-- Begin Collected material --
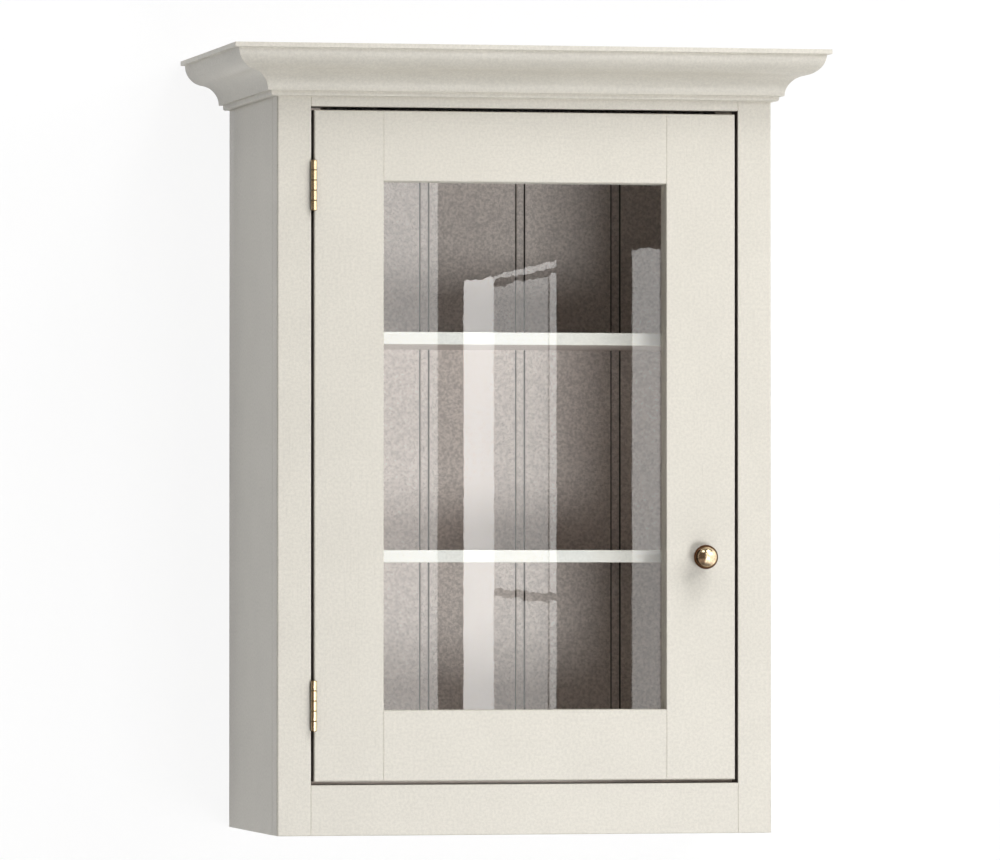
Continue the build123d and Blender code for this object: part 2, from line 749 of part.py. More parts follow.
with BuildPart() as keeper_screws:
    with Locations(*keeper_screw_planes):
        add(csk_screw(keeper_screw_head_radius, keeper_screw_radius, keeper_screw_length))
keeper_screws.part.label = "keeper_screws"
export_step(keeper_screws.part, "parts/keeper_screws.step")
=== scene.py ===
"""Looks of a wall-hung painted cabinet with one glazed door: meshes, finishes, studio and camera.

The CAD parts are the fixed frame, in metres: +X to the right, +Y into the wall, +Z up, with the
origin in the middle of the cabinet's bottom edge on the wall. Each visible piece is modelled with
mesh operators where its CAD part stands, and takes a procedural finish.
"""

import json
import logging
from collections.abc import Callable, Iterable, Mapping, Sequence
from dataclasses import dataclass, replace
from enum import Enum
from functools import cache
from math import atan2, cos, degrees, dist, pi, radians, sin, sqrt
from random import Random
from typing import Any

import bmesh
import bpy
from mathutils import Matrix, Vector


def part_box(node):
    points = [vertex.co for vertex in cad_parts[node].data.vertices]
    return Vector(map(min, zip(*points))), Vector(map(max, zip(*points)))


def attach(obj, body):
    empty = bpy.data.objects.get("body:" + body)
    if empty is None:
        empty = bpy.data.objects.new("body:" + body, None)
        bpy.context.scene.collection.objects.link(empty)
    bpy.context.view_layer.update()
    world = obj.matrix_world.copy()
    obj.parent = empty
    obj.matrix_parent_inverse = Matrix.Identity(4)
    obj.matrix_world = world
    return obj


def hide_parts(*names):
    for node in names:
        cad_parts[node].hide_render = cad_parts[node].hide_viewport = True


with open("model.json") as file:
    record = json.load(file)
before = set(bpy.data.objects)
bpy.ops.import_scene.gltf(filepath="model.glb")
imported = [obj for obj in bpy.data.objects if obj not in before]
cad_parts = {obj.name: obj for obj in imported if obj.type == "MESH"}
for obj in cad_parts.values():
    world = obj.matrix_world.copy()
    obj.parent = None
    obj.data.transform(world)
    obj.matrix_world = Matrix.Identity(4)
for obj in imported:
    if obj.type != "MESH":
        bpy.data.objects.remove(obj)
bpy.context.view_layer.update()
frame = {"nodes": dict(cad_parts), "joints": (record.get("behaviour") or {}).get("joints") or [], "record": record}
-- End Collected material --
# Work to be completed:
Repeat the material above exactly.

# Solved problem:
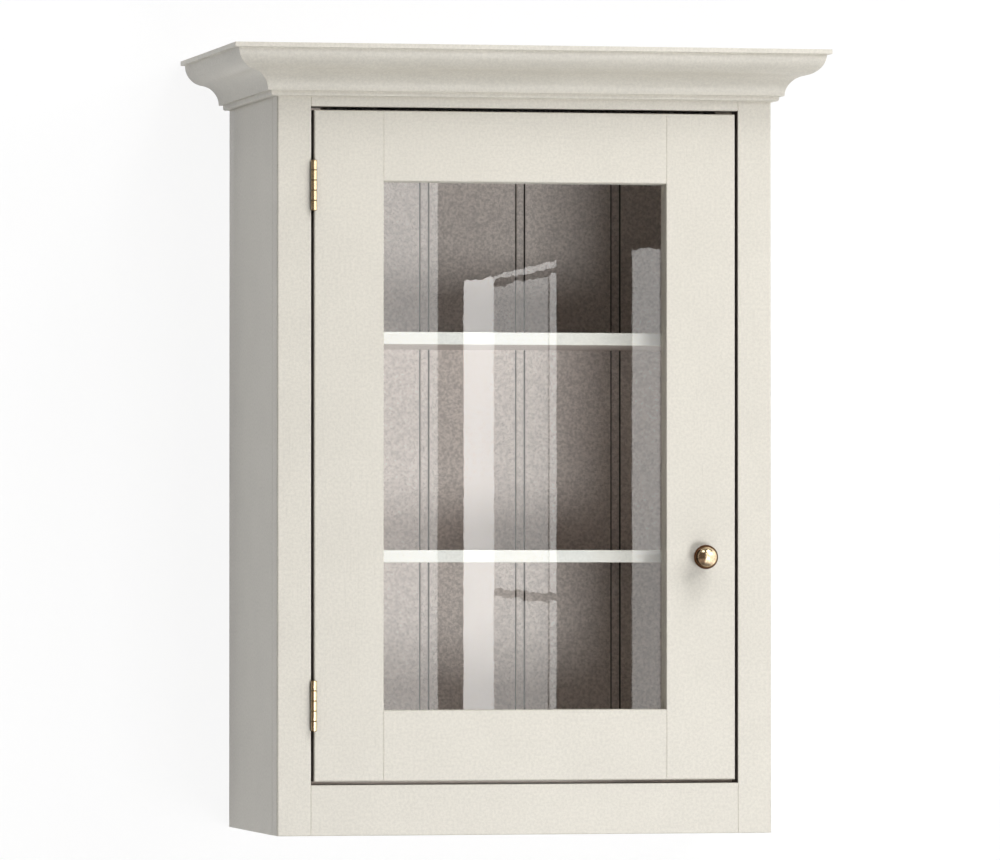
Continue the build123d and Blender code for this object: part 2, from line 749 of part.py. More parts follow.
with BuildPart() as keeper_screws:
    with Locations(*keeper_screw_planes):
        add(csk_screw(keeper_screw_head_radius, keeper_screw_radius, keeper_screw_length))
keeper_screws.part.label = "keeper_screws"
export_step(keeper_screws.part, "parts/keeper_screws.step")
=== scene.py ===
"""Looks of a wall-hung painted cabinet with one glazed door: meshes, finishes, studio and camera.

The CAD parts are the fixed frame, in metres: +X to the right, +Y into the wall, +Z up, with the
origin in the middle of the cabinet's bottom edge on the wall. Each visible piece is modelled with
mesh operators where its CAD part stands, and takes a procedural finish.
"""

import json
import logging
from collections.abc import Callable, Iterable, Mapping, Sequence
from dataclasses import dataclass, replace
from enum import Enum
from functools import cache
from math import atan2, cos, degrees, dist, pi, radians, sin, sqrt
from random import Random
from typing import Any

import bmesh
import bpy
from mathutils import Matrix, Vector


def part_box(node):
    points = [vertex.co for vertex in cad_parts[node].data.vertices]
    return Vector(map(min, zip(*points))), Vector(map(max, zip(*points)))


def attach(obj, body):
    empty = bpy.data.objects.get("body:" + body)
    if empty is None:
        empty = bpy.data.objects.new("body:" + body, None)
        bpy.context.scene.collection.objects.link(empty)
    bpy.context.view_layer.update()
    world = obj.matrix_world.copy()
    obj.parent = empty
    obj.matrix_parent_inverse = Matrix.Identity(4)
    obj.matrix_world = world
    return obj


def hide_parts(*names):
    for node in names:
        cad_parts[node].hide_render = cad_parts[node].hide_viewport = True


with open("model.json") as file:
    record = json.load(file)
before = set(bpy.data.objects)
bpy.ops.import_scene.gltf(filepath="model.glb")
imported = [obj for obj in bpy.data.objects if obj not in before]
cad_parts = {obj.name: obj for obj in imported if obj.type == "MESH"}
for obj in cad_parts.values():
    world = obj.matrix_world.copy()
    obj.parent = None
    obj.data.transform(world)
    obj.matrix_world = Matrix.Identity(4)
for obj in imported:
    if obj.type != "MESH":
        bpy.data.objects.remove(obj)
bpy.context.view_layer.update()
frame = {"nodes": dict(cad_parts), "joints": (record.get("behaviour") or {}).get("joints") or [], "record": record}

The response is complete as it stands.